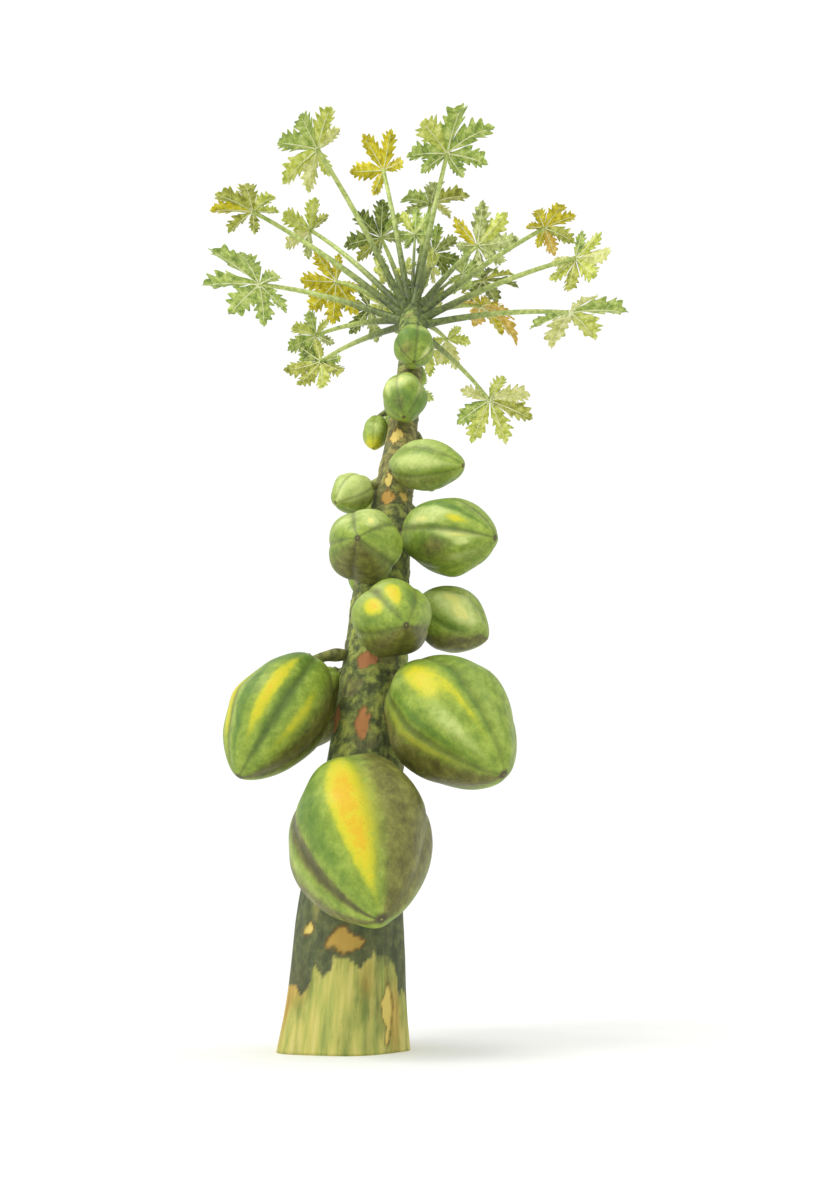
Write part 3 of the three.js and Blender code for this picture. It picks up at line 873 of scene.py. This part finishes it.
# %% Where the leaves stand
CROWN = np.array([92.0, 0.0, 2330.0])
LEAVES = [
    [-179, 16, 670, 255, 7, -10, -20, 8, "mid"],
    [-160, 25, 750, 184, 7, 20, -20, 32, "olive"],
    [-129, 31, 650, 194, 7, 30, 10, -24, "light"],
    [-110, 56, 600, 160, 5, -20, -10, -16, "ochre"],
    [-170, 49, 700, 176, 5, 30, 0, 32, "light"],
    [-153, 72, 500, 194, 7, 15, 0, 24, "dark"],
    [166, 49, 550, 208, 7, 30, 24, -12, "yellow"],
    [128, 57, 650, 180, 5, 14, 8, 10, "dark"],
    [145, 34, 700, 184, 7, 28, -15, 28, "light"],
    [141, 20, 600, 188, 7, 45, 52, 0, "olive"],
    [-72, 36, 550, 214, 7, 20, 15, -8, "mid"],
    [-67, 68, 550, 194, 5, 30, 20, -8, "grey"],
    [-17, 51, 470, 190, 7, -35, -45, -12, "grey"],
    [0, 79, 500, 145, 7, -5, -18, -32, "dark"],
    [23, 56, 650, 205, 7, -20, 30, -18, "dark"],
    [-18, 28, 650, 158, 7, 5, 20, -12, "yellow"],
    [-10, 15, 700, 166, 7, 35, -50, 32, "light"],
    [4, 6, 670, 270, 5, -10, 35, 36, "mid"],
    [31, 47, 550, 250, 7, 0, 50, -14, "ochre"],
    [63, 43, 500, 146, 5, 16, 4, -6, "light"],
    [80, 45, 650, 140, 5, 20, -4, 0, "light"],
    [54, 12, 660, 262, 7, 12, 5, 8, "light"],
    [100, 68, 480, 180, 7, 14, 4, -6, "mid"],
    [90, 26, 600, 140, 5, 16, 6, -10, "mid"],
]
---
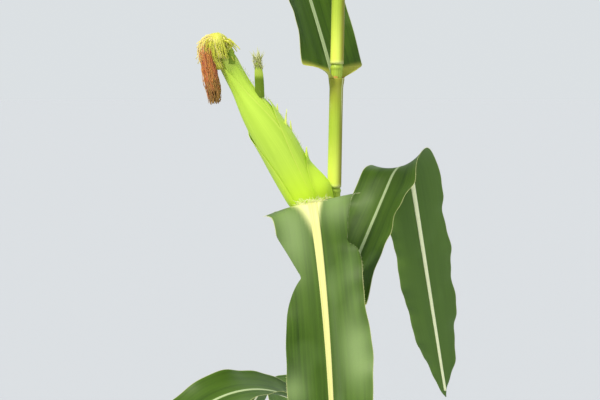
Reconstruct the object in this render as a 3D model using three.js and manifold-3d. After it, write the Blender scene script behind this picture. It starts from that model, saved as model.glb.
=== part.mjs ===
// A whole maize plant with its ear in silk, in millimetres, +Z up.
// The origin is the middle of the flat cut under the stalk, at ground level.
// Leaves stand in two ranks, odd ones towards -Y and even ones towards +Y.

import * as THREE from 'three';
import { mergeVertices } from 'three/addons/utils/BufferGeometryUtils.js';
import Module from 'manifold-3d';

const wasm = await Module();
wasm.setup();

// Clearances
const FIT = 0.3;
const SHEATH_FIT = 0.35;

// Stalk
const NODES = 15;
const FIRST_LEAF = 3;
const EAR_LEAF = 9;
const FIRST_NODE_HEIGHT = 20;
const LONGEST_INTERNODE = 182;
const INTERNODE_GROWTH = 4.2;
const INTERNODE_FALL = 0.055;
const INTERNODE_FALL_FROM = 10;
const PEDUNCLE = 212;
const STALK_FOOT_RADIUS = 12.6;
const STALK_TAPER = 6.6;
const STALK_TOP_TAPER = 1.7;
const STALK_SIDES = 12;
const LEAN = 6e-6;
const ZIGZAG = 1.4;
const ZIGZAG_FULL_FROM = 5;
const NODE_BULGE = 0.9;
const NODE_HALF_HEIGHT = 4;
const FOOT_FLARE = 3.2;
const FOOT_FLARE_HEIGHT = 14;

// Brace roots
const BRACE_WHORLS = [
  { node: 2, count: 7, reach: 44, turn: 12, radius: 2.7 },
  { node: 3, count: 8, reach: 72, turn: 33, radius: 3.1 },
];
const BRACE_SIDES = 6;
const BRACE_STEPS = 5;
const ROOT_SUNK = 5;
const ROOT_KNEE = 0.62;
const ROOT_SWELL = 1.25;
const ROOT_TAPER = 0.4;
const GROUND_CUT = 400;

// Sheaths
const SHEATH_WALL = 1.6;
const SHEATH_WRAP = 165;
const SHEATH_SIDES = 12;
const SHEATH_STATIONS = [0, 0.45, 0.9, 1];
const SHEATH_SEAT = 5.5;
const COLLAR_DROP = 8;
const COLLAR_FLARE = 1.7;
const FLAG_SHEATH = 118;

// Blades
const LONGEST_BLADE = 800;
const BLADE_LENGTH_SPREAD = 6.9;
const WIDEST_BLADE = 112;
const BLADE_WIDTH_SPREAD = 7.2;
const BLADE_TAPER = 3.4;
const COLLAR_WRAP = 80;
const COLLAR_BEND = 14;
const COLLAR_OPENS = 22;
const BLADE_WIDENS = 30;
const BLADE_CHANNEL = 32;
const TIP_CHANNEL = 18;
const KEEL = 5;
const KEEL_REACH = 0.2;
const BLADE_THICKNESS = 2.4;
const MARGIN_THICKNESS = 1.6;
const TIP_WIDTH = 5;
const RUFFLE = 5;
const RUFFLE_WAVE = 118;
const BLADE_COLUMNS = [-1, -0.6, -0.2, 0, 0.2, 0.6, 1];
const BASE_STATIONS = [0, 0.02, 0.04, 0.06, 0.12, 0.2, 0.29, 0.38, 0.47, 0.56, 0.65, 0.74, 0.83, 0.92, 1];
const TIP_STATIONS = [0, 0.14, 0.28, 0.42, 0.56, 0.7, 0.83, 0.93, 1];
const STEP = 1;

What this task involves
Reply with only the number of lines in the material above where the string "scene" appears.

The result
2